Genetic and genomic analyses of resistance to yersiniosis in Atlantic salmon (Salmo salar) assessed by tank challenge

Abstract

The bacterial disease yersiniosis caused by the bacterium Yersinia ruckeri (non-Hagerman strain) has previously caused significant loss to the Atlantic salmon aquaculture industry in Tasmania (Australia). Despite an ongoing vaccination strategy, the disease can impact commercial freshwater hatcheries and following introduction of smolt to seawater. Genetic selection for disease resistance is a long-term strategy that can be considered to manage yersiniosis, requiring a consistent challenge model. Utilising fish of known pedigree in a biosecure tank challenge facility we exposed two consecutive year classes of juvenile Atlantic salmon to Yersinia ruckeri serotype O1b biotype 1 (TCFB 2282) by intraperitoneal injection and recorded challenge test survival.
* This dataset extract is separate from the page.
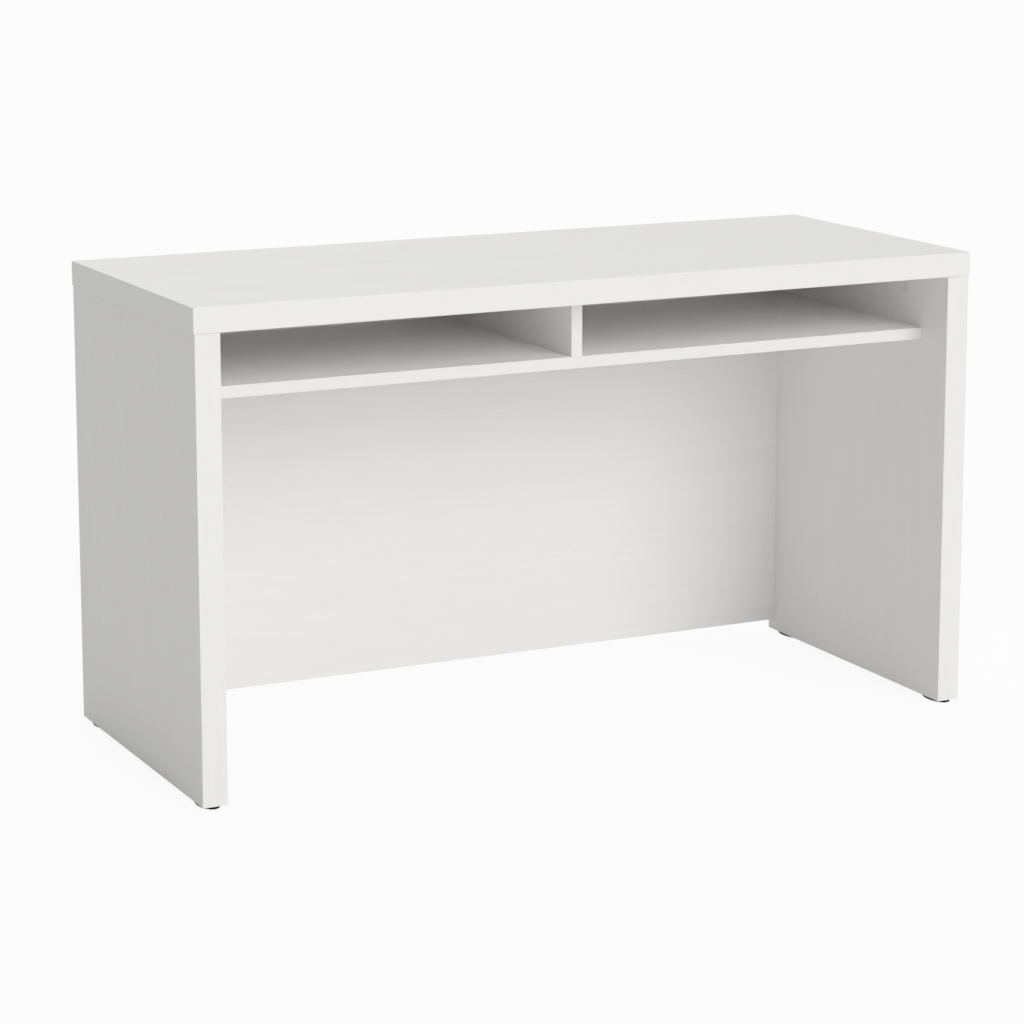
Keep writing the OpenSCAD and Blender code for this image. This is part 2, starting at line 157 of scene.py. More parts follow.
class NodeBench:
    """Lays out the nodes of one tree."""

    def __init__(self, tree: bpy.types.NodeTree) -> None:
        """Clears the tree and keeps it."""
        self.tree = tree
        self.tree.nodes.clear()

    def node(
        self,
        kind: str,
        settings: dict[str, Any] | None = None,
        inputs: dict[str | int, Any] | None = None,
    ) -> bpy.types.Node:
        """Adds one node.

        Args:
            kind: The node's type name.
            settings: Its properties, which are set before its sockets.
            inputs: The value or the link of each socket, by name or number.

        Returns:
            The new node.
        """
        made = self.tree.nodes.new(kind)
        for name, value in (settings or {}).items():
            setattr(made, name, value)
        for key, value in (inputs or {}).items():
            source = value.socket if isinstance(value, Signal) else value
            if isinstance(source, bpy.types.NodeSocket):
                self.tree.links.new(source, made.inputs[key])
            else:
                made.inputs[key].default_value = source
        return made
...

Fish showed clinical signs of yersiniosis and cumulative mortality reached 72.7–72.9%. Pedigree analysis of binary survival (TS) and continuous days to death (DD) confirmed that mortality to yersiniosis is a heritable trait (h2 = 0.24 and 0.29, respectively) and that consecutive year classes were highly correlated (rg = 0.99), evidence of the development of a robust challenge model. The accuracy of genomic prediction was assessed under two different prediction scenarios, estimating a 9–14% improvement in accuracy over classic pedigree-based selective breeding. GWAS confirmed that resistance to yersiniosis is a polygenic trait with no major QTL. Candidate genes identified within 100 Kb of SNPs having the largest effects (> 0.5% genetic variation) suggest altered host interactions to break down pathogen virulence, altered inflammatory response by key innate immune cells such as neutrophils and macrophages and modified clearance of Y. ruckeri infection by macrophage phagocytosis and adaptive immunity.